I have two 240gb sata ssd in RAID1 ZFS for the proxmox operating system.
I have a 1TB NVME M.2 SSD (samsung pro 990) for the VMs in ZFS
I have two 6TB WDGold SATA HDs in pass through on the Truenas CORE VM.

The wear of the SSDs is accentuated, with the current loads I calculated that within a year the wear leveling will reach 0.
In various forums it is recommended to use SSD with PLP.

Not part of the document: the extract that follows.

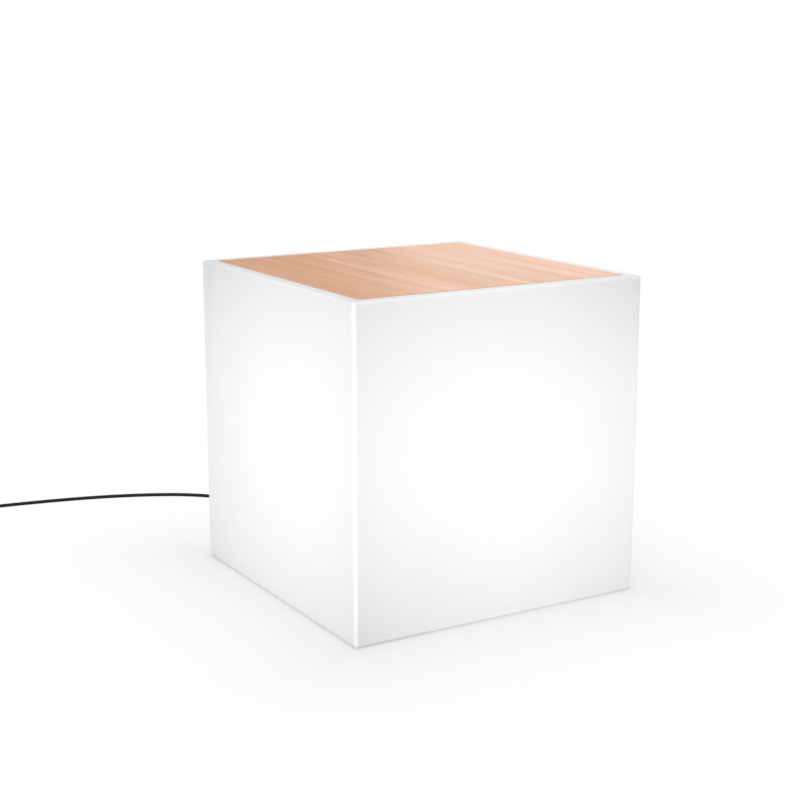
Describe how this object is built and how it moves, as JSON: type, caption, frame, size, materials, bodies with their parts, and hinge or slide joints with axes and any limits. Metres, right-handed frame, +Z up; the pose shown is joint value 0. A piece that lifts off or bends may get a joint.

I was thinking of buying 4 cheap used U.2/U.3 PLP SSDs, an HBA card and possibly a backplane
2x <400gb for proxmox RAID1 ZFS
2x ~1TB for RAID1 ZFS VMs

The motherboard I have destined to act as a server is a CWWK AMD-8845HS (https://cwwk.net/products/cwwk-amd-...-network-2-5g-9-sata-pcie-x16-itx-motherboard).
On a SFE-8643 SATA3.0 (6Gbps) port I will connect the 2 WD GOLD 6TB HDs.
On the PCI-E x16 slot PCle4.0 port (x8 signal) I would like to connect the HBA card that supports 4 U.2/U.3 SSDs

My problem is that I can't figure out what card, cables and backplane to look for.
SSDs are easy to find, just search for SSD U.2 or U.3
But on the HBA card I often find the acronyms SAS, SATA, sometimes NVME (which is what I should be interested in), while the cables are often SFE on one side and SATA on the other.
On the backplane I only find SATA/SAS.

I ask you for help in understanding what I have to look for to manage 4 U.2 or U.3 SSDs on my server.
It would be better (costs permitting) to get a universal U.3/U.2/SAS/SATA platform so I can use any type of disk.
Otherwise at least one that supports U.2.
U.3 SSDs are backwards compatible on the U.2 platform, maybe you lose something but in a home server it's not a tragedy.

Thanks for the help.
 
U.3 SSDs are backwards compatible on the U.2 platform, maybe you lose something but in a home server it's not a tragedy.
U.3 was created so there would be one interface for PCIE/SATA/SAS. So you can use NVME, SATA, & SAS on one controller. But I think U.2 is not compatible to it.

Best archival NAS is going to be SATA drive base. If you actually need performance with it, then go SAS.